- Я… не… знаю. О ком… вы. – Артём едва выдавил из себя эти слова, постоянно откашливаясь и сплёвывая.
- Харе пиз**ть, мы знаем, что вы там были.
Вновь звук удара. Я зажмурился от боли и бессилия. Хотелось заплакать и завыть, как бродячая собака. Сердце бешеным ритмом билось в груди, отдавая болью в висках. Всё перед глазами потемнело, я чувствовал, что начинаю отключаться.
- Может, завалим их, и дело с концом? – Спокойный голос отморозка внушал ужас.
- Пусть сначала скажут, не хочу целыми днями потом торчать у подъездов в твоей загаженной машине.
- Мы… ничего… не… знаем. – Эти слова дались мне, как восхождение на гору.
“Идите на**й уроды...”
- Короче, хрен с ними. Кончай их, Серёга.
- Лааадно. – Послышался звук передёргиваемого затвора.
- Стой! Глушитель надень, не дай бог, соседей разбудим.
- Точно, дай мне его, он в сумке.
- А где сумка, б**ть?
Я был на грани обморока, сознание медленно покидало меня. Я знал, что больше уже не проснусь. Последнее, что я слышал, так это протяжный стон Артёма и чьи-то шаги на кухне, дальше лишь темнота.
1 октября 2011
Прошло около двух месяцев после того, что случилось в моей квартире. Ни я, ни Артём никому ничего не рассказывали об этом. Мы не знали, почему те уроды оставили нас в живых. Как выяснилось позднее, Артём отключился сразу после меня и тоже терялся в догадках. Да мы особо и не говорили на эту тему. Самое главное, что остались живы, а остальное: мой сломанный нос, моя открывшаяся на боку рана, наши помятые рёбра и капли крови на паласе были лишь досадными мелочами.
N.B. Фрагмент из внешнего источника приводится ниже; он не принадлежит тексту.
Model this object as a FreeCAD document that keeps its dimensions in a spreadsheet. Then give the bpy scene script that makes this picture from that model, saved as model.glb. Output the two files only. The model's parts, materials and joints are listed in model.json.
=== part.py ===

Мы около получаса приходили в себя, потом нашли в себе силы подняться и стереть кровь с мебели, после чего завалились в квартиру к Соне, благо её родителей не оказалось дома. Нельзя было, чтобы моя мама узнала об избиении в квартире.
Соня с ужасом впустила нас к себе. После долгих умываний и перевязок мы, наконец, смогли более менее рассказать девушке о случившемся, наврав ей с три короба. Соня с жалостью и ужасом слушала наш сбивчивый рассказ о том, что на нас напала какая-то местная шпана и, отобрав у нас деньги, жестоко избила.
Не знаю, поверила ли она нам. Поблагодарив за помощь, мы добавили, что лучше ей будет пока не выходить из дома под предлогом болезни. Соня согласилась. Я посадил Артёма на трамвай и неровной походкой отправился домой. После этого я долго с ней не общался. Отсидев неделю дома, как мы её и просили, она стала сторониться меня в школе и старалась раньше выйти из дома. Быть может, она всё поняла, а, может, просто разочаровалась в таких крутых парнях, которые смело, бросились на восьмерых человек и получили люлей от какой-то шпаны.
Это было холодное октябрьское утро, ветер забирался даже под толстые слои куртки, заставляя ежиться от неприятной прохлады. Сегодня мы решили прогулять. Я, Артём и Захар сидели на холодной скамейке возле чужого подъезда, недалеко от школы. Мы отбросили рюкзаки на самый край, ровно так же, как и все мысли об учёбе.
Артём курил, не вынимая сигареты изо рта, я же ежеминутно стряхивал с себя пепел от его сигареты. Захар отсел на край лавочки и отмахивал от себя дым.
- Что-нибудь слышали о Лёхе и Димоне? – Артём первым нарушил уже сложившуюся тишину.
- Неа. Я их уже месяца два как не видел. – Пробурчал из-за воротника я.
“Нашёл о ком говорить”
- Кто-то мне говорил, что они в бега подались. Свалили на следующий день, после того, как Пашу убили.
- Крысы. – Я со злостью сплюнул себе под ноги и, посильнее вжавшись в скамейку, скрестил руки на груди. Теплее не стало.
- Может просто испугались.
- Мы же не испугались.
- Так это же мы. – Артём вяло улыбнулся.
“Ага, мы, супергерои хреновы”
Я хмуро посмотрел на него давая понять, что шутку не оценил.
- Захар, а ты чего замолк? – Мой голос заставил его дёрнуться и посмотреть на нас. Казалось, будто он только сейчас понял, что сидит не один.
- А о чём мне говорить?
- Да о чём хочешь.
- Я ничего не знаю.
- А ты, Тёма?
Артём молчал, глядя себе под ноги. За эти два месяца он сильно изменился, сильнее ушёл в себя. Больше не было того раздолбая и души компании, которого я знал. Казалось, рядом со мной сидит совсем другой человек, даже черты лица и голос стали грубее, а взгляд потускнел.